SET EXERCISE: For the material that follows, list every line containing the word "continues".

======== INPUT MATERIAL ========

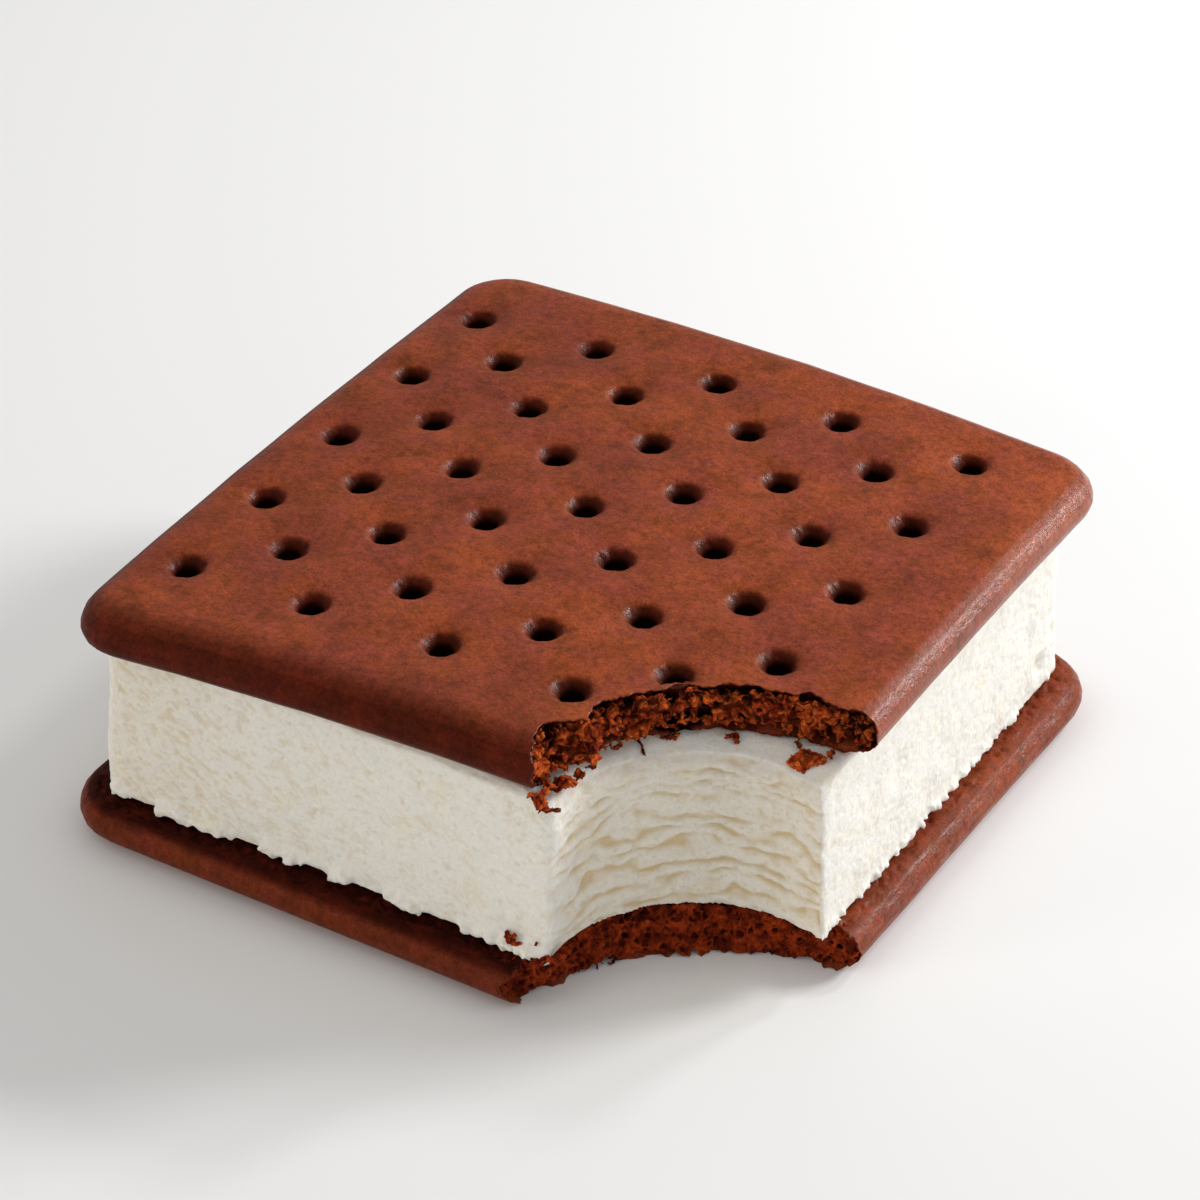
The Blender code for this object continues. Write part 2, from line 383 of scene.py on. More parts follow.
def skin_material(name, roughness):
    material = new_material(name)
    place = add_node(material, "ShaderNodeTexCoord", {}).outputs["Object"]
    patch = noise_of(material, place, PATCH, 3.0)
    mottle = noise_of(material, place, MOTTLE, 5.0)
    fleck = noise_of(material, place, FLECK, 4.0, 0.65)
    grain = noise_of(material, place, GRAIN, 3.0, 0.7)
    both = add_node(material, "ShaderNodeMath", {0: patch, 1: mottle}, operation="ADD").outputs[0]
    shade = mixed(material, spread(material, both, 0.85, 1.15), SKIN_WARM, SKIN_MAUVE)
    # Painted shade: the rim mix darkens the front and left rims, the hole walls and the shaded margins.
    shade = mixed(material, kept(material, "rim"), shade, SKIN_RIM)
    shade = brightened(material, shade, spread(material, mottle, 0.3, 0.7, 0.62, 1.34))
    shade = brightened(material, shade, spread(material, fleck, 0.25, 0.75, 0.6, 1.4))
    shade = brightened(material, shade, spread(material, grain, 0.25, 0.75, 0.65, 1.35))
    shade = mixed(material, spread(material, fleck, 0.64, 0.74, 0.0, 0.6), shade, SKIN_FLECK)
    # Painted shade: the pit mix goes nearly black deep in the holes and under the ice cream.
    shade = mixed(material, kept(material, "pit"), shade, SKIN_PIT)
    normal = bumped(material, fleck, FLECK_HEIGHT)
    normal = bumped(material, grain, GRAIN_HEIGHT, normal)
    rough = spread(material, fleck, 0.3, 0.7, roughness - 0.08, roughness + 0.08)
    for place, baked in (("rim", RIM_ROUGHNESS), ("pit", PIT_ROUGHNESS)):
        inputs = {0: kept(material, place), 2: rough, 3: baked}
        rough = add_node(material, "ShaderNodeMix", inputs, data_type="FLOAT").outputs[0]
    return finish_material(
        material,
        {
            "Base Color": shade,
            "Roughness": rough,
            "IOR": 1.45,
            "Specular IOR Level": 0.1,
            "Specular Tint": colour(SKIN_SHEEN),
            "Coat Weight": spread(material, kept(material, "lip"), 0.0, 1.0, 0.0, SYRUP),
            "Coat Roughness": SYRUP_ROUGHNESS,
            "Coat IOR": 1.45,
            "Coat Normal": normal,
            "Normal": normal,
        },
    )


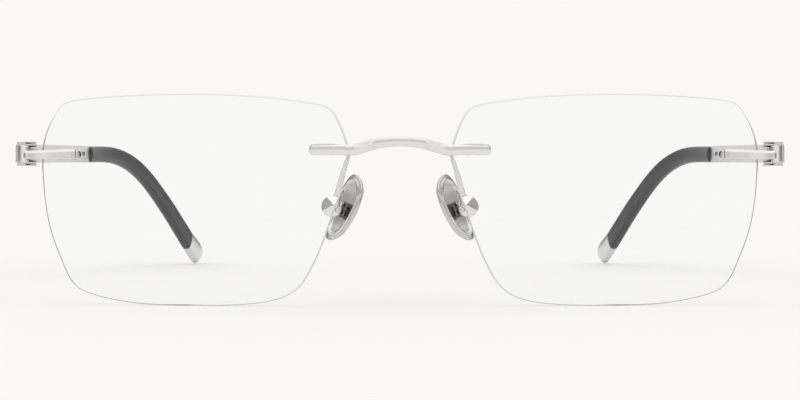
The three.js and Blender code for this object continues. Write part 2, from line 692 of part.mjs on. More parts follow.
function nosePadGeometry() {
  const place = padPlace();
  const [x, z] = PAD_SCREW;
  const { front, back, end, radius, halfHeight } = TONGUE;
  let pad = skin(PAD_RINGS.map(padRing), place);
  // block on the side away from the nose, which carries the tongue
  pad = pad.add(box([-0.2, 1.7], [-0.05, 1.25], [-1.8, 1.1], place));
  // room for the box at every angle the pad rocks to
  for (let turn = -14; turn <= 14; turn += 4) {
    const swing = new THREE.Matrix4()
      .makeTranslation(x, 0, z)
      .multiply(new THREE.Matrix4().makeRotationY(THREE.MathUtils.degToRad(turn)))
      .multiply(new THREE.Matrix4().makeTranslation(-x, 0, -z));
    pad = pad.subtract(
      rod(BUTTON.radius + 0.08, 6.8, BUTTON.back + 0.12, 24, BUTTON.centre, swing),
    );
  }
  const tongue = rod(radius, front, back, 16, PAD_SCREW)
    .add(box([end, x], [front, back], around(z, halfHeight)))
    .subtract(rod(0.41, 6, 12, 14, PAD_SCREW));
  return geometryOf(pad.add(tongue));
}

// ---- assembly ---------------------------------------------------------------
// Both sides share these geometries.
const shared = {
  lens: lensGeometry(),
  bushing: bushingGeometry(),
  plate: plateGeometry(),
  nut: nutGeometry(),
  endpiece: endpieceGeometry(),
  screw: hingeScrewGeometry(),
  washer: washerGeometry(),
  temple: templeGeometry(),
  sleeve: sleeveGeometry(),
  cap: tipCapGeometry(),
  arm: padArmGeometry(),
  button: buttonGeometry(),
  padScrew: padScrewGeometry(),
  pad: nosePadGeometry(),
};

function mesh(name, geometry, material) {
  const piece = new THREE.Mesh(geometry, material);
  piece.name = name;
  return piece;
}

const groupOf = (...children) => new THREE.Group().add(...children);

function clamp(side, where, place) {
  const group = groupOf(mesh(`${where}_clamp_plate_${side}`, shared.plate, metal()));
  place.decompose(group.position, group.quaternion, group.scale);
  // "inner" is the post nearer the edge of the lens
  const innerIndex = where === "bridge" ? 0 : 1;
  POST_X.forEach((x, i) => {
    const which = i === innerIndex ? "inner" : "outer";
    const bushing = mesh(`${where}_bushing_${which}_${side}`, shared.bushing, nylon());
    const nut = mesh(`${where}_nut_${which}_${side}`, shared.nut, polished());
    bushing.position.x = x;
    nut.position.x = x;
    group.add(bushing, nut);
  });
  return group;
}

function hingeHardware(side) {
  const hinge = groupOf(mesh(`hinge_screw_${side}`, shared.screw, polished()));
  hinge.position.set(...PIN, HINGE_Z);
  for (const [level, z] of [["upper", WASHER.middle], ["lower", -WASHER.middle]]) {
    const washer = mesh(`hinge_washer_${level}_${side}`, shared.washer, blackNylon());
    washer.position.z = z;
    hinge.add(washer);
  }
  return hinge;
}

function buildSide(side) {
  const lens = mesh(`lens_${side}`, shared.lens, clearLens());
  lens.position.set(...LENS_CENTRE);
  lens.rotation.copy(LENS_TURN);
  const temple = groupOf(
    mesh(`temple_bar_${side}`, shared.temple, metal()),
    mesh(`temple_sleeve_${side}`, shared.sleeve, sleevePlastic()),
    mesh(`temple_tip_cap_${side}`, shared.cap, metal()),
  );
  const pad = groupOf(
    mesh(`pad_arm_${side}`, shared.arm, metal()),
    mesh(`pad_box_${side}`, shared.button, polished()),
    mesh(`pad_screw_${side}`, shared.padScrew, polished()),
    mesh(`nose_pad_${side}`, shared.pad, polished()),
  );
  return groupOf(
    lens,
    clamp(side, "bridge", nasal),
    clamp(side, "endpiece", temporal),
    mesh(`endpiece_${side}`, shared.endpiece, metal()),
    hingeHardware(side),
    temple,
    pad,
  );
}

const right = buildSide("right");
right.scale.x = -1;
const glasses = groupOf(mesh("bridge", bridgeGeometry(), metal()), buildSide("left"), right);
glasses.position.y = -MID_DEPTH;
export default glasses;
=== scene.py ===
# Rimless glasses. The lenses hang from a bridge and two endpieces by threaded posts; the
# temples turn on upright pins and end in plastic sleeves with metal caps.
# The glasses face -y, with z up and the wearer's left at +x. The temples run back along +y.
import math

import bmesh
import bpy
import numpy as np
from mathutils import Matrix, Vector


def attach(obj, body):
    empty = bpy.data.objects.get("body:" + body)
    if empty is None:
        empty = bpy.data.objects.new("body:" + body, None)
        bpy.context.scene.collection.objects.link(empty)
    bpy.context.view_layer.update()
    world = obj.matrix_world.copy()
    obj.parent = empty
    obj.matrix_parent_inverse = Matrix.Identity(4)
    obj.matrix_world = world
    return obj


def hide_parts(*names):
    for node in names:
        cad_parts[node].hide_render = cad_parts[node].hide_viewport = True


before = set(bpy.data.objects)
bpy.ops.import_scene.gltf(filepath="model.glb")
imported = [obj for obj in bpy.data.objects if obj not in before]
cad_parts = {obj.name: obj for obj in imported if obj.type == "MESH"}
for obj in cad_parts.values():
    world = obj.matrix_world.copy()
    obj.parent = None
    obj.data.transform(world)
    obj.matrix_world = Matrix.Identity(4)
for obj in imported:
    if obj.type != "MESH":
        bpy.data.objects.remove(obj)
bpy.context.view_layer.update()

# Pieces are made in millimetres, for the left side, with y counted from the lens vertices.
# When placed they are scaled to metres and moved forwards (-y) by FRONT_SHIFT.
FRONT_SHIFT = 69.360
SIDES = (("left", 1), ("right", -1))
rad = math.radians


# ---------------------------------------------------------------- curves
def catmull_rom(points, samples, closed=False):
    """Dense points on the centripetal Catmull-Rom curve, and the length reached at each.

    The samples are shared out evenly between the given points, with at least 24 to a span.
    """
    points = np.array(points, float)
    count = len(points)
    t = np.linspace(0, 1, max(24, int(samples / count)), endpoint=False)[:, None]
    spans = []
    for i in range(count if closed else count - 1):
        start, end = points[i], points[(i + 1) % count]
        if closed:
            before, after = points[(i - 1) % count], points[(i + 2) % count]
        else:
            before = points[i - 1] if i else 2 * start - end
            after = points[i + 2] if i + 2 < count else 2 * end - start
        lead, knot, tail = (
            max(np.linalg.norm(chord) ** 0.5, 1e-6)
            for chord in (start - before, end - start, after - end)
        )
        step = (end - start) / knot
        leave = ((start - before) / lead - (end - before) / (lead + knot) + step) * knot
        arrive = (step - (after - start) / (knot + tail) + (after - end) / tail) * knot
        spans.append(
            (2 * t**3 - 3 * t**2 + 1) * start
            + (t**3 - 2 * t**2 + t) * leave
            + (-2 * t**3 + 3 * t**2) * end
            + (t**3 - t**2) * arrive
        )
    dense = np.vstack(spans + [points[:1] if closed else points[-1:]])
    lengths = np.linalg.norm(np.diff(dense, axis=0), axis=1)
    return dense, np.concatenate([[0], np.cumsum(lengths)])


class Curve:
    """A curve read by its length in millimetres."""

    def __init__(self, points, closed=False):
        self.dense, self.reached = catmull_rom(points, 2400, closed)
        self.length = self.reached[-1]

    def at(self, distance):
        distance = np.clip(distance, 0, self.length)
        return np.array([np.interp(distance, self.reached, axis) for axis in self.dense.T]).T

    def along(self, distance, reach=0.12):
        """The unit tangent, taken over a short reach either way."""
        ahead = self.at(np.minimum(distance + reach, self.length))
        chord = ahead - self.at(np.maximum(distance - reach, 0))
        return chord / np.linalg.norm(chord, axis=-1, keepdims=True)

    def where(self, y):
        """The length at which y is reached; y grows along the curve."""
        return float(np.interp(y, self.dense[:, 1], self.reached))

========

REPLY TO THE EXERCISE:
The Blender code for this object continues. Write part 2, from line 383 of scene.py on. More parts follow.
The three.js and Blender code for this object continues. Write part 2, from line 692 of part.mjs on. More parts follow.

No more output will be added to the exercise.